An iteration method for a hologram of a three-dimensional object has become known in the document “Interactive application in holographic optical tweezers of a multi-plane Gerchberg-Saxton algorithm for three-dimensional light shaping” by Gavin Sinclair et al. The object is sliced into multiple object planes. The complex actual values of the encoded hologram are transformed one after another into each of the individual object planes. In each of those planes the complex actual values are compared with the complex set-point values, and the absolute value of the actual values is replaced with the absolute value of the set-point values. The values which are back-transformed into the hologram plane are then summed up for encoding. Due to the large number of object planes and the many transformations between the individual object planes and the hologram plane, the computational load increases greatly.

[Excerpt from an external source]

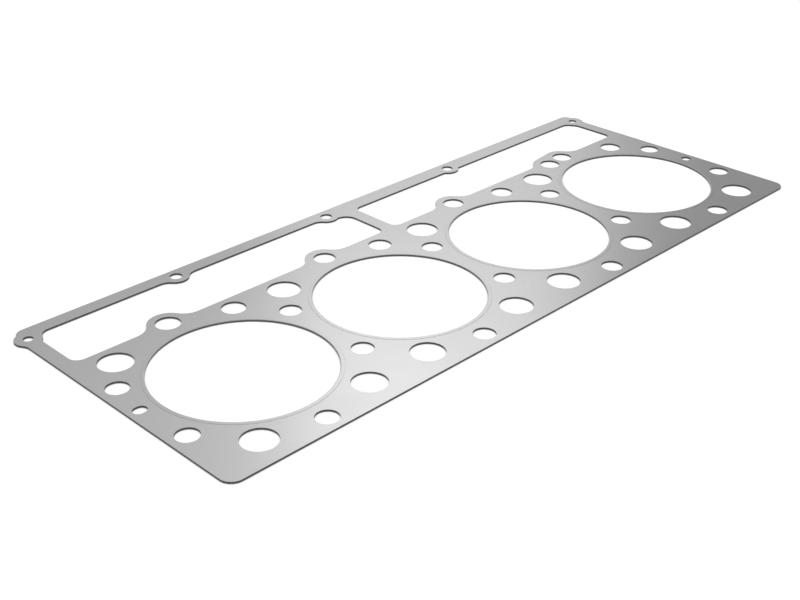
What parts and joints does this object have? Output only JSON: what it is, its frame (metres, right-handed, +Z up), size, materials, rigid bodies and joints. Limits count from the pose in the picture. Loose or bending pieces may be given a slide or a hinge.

In addition to the high computational load, the known methods also exhibit the disadvantage that for their use in a holographic display device certain conditions must be fulfilled precisely, which is not always feasible in practice. This is why a complete elimination of all above-mentioned influences which cause reconstruction errors is very difficult. There will always be a significant remaining error, so that high-quality reconstructions cannot be realised in holographic display devices without applying a correction method.